Throughout the democratic campaign, I was with her. Bernie Sanders caught my attention but, being a political scientist who simply knows that the influence Hillary had been working to gain for 30 plus years would not be challenged by a revolutionary, even in a democratic system, was palpable throughout. Bernie would have been great for the US, but the US President has a big challenge that most people just simply forget: Congress! Unfortunately, being an effective president has nothing, or little, to do with finding out what the people want and making it possible. The moment the election is over it is about Congress, influencing it to think that what you, the individual, wants is what’s best for everybody. Bernie, a fella so far left from almost every single person in Congress, would have hit a freaking wall. Hillary, on the other side, played this game for decades. Sister knows how to influence people, how to maneuver through the Washington elites and who to call when something big needs to happen. Funnily enough, that behavior exactly earned her the villain status.

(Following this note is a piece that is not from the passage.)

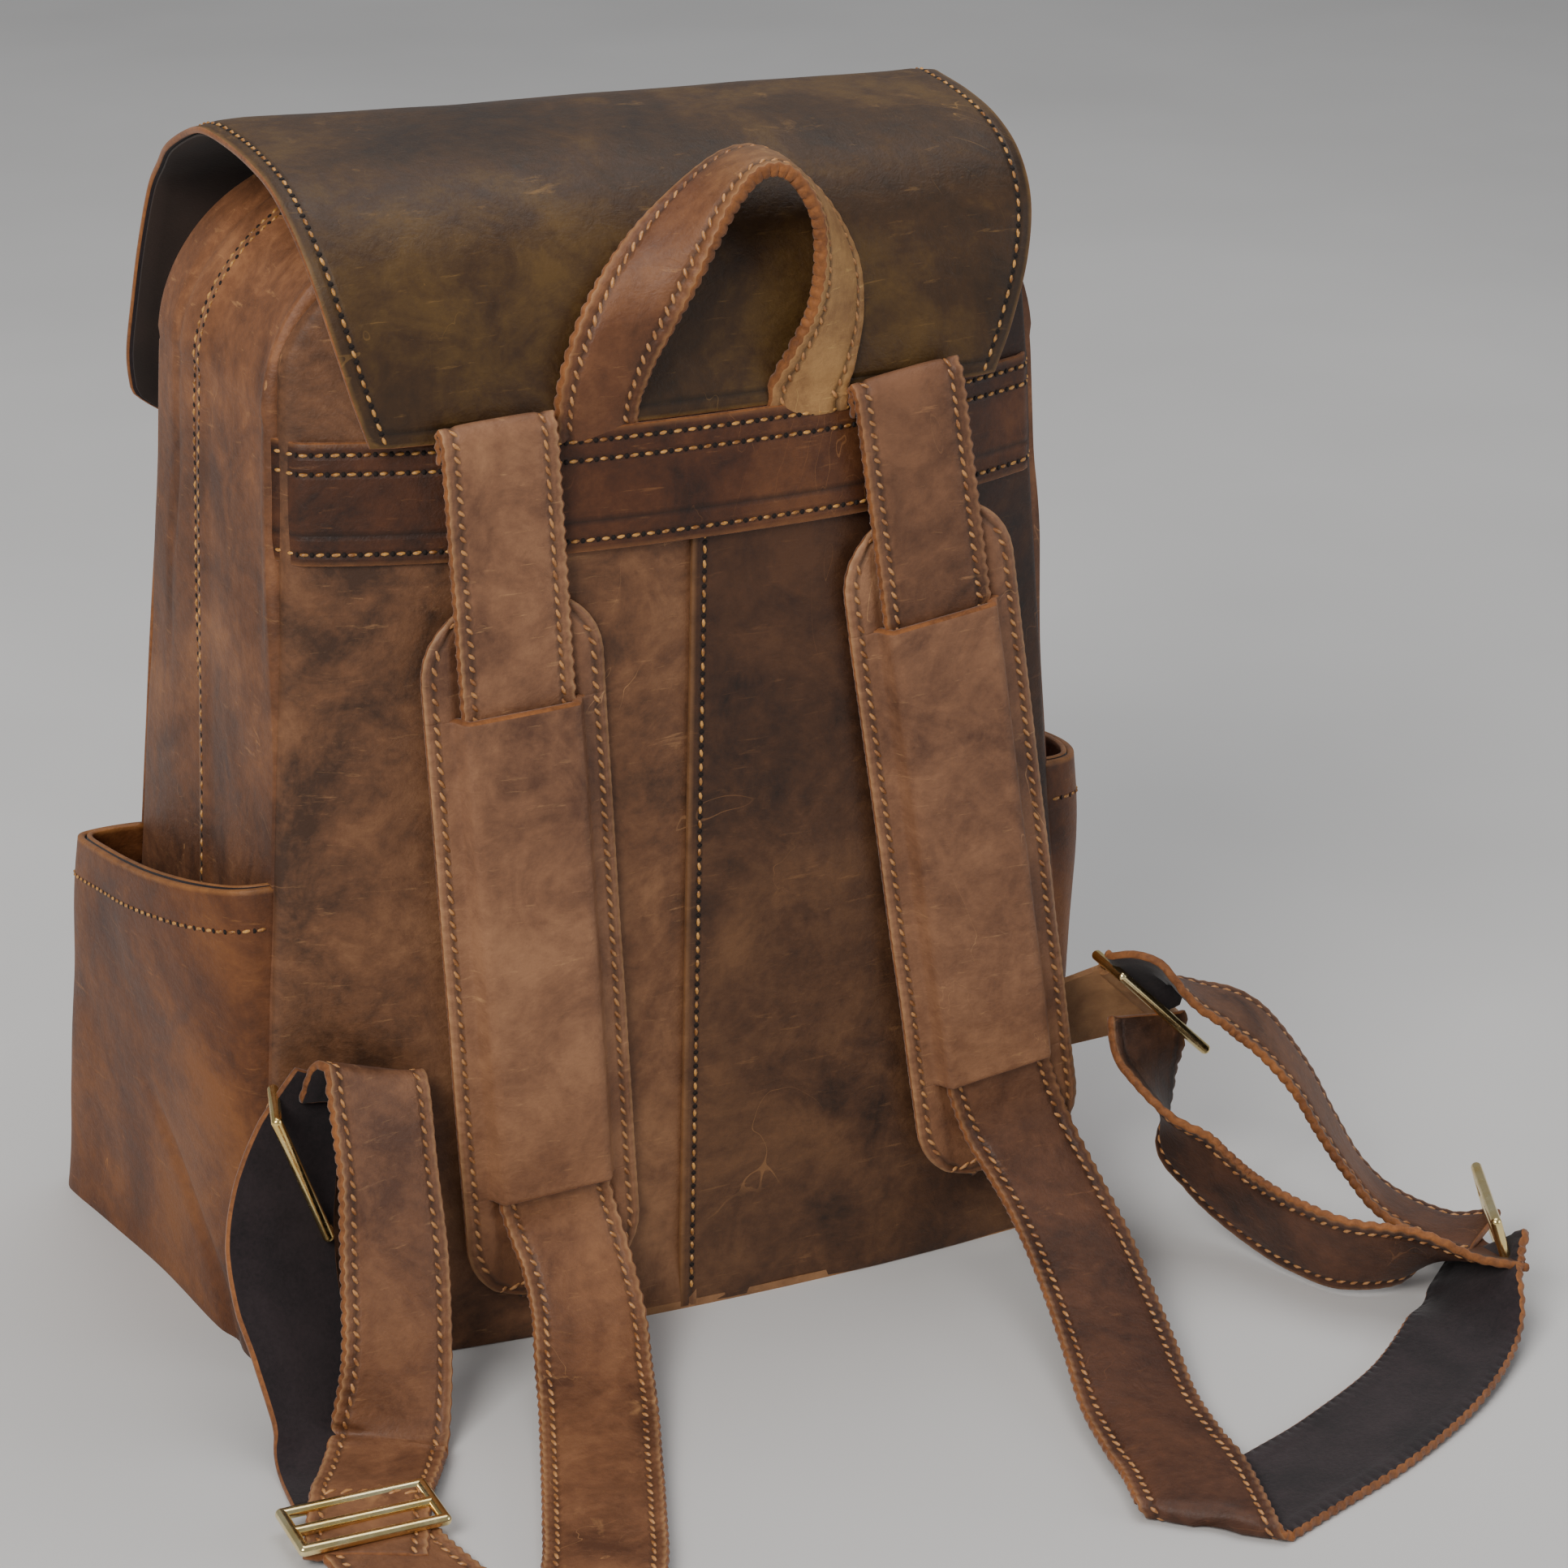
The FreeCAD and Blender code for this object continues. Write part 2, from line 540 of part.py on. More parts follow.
def make_legs():
    """Strap leg between the ring and the slider, doubled back through the ring."""
    left = ribbon(
        [((126, 125, 112), (1, 0, 0)), ((129, 136, 80), (1, 0, 0)), ((132, 149, 40), (1, 0, 0)),
         ((136, 161, 10), (1, 0.1, 0)), ((141, 172, 11), (1, 0.1, 0))], STRAP_WIDTH, STRAP_HIDE)
    left_back = ribbon(
        [((130, 131, 122), (1, 0, 0)), ((146, 150, 98), (1, 0.2, 0)), ((157, 166, 60), (1, 0.2, 0)),
         ((157, 178, 22), (1, 0.1, 0))], STRAP_WIDTH, STRAP_HIDE)
    right = ribbon(
        [((-206, 122, 88), (0.5, 0.1, 0.8)), ((-225, 145, 62), (0.3, 0.6, 0.7)),
         ((-244, 176, 36), (0.4, 0.9, 0.2)), ((-260, 194, 24), (0.4, 0.9, 0.05))],
        STRAP_WIDTH, STRAP_HIDE)
    right_back = ribbon(
        [((-188, 128.5, 80), (0.5, 0, 0.8)), ((-192, 150, 54), (0.5, 0.4, 0.6)),
         ((-206, 190, 32), (0.4, 0.7, 0.4)), ((-240, 222, 27), (0.4, 0.9, 0.1))],
        STRAP_WIDTH, STRAP_HIDE)
    return {"strap_leg_left": left, "strap_return_left": left_back,
            "strap_leg_right": right, "strap_return_right": right_back}


# ---- assembly ------------------------------------------------------------------------------
def build():
    closures = make_closures()
    snaps = [closures["snap_female_left"], closures["snap_female_right"]]
    pieces = {}
    for group in (make_base(), make_walls(), make_zip(), make_lining(), make_band(), make_flap(),
                  closures, make_front_pocket(snaps), make_side_pockets(), make_handle(),
                  make_lower_straps(), make_legs()):
        pieces.update(group)
    for side in ("left", "right"):
        for group in (make_strap(side), make_ring(side), make_slider(side)):
            pieces.update(group)
    return pieces


os.makedirs("parts", exist_ok=True)
for name, shape in build().items():
    shape.exportStep("parts/" + name + ".step")
    print(name, shape.isValid(), len(shape.Solids), round(shape.Volume), shape.BoundBox)
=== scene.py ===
import math

import bmesh
import bpy
import numpy as np
from mathutils import Matrix, Vector, noise


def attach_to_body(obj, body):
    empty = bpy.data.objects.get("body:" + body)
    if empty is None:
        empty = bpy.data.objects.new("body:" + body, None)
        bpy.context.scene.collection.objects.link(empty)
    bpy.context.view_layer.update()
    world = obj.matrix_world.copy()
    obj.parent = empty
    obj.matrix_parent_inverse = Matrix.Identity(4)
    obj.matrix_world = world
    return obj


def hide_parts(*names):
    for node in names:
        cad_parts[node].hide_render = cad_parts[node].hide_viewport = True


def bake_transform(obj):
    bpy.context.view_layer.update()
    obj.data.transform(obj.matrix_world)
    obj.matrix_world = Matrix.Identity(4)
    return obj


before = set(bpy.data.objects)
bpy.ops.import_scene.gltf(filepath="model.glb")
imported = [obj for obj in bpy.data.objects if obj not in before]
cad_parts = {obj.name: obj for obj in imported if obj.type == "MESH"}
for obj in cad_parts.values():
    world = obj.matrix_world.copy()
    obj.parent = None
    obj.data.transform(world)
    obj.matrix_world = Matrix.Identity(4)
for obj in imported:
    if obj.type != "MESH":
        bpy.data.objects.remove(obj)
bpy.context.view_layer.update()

MM = 0.001

# ---- driving sizes, millimetres --------------
# leather and cloth thicknesses
HIDE = 2.4                    # body panels
THIN_HIDE = 2.3               # band and flap
POCKET_HIDE = 2.6             # pockets and closing straps
HEM_HIDE = 2.0
LINING = 0.8
STRAP_HIDE = 3.4
PAD_HIDE = 3.5
LEG_HIDE = 3.0                # legs at the rings, and the pads' ends
HANDLE_HIDE = 4.6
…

It’s true: an effective politician usually doesn’t wear a white jacket. Bernie fought many fights I admire way more than I admire any fights fought by Hillary, and certainly her opponent, but Hillary has already proven to make a difference whereas no other candidate running had the platform to show that they actually can do that. Sometimes, her work had quite the negative by taste which certainly applies to her Middle Eastern policy which left much to be desired. But Hillary, unlike any other candidate, was not only part of an actual presidential administration before, she was also married to the President. There is arguably no other person on this planet who knows this job better than Hillary. And yes, in all these years there have been incidents that are not amusing about Hillary, I, myself, have made mistakes in fewer years w
ithout making them up at all. Not all of Hillary’s steps were missteps. Those expecting somebody to do a job for 30 years without failures are, quite frankly, idiots. Now it boils down to a job being up for grabs and there being the choice of somebody who has never done as much as an internship n the role and someone who is the epitome of qualification. That’s the choice this year.

And yet, Hillary’s path to the White House was so damn tough that I could never have done it. Injustice like Midwestern women calling me incapable of being commander-in-chief because I have uncontrollable hormones and my opponent, and former friend, publicly accusing me of only being with my husband, who caused me so much pain but who I just love and sacrificed almost everything for, for political gains only would have broken me. And this lady listens to it, doesn’t blink, and barely ever hit back on the same level. And that despite her emotional, female temperament. I have been a Hillary fan for over a decade now, and even as a young girl of 14 I thought that one day this lady was going to be President even before I actually realized that being a woman one CANNOT do whatever a man can do. Today is this day, and I can’t wait because it will most likely change my life, and that of half the people on this planet: women!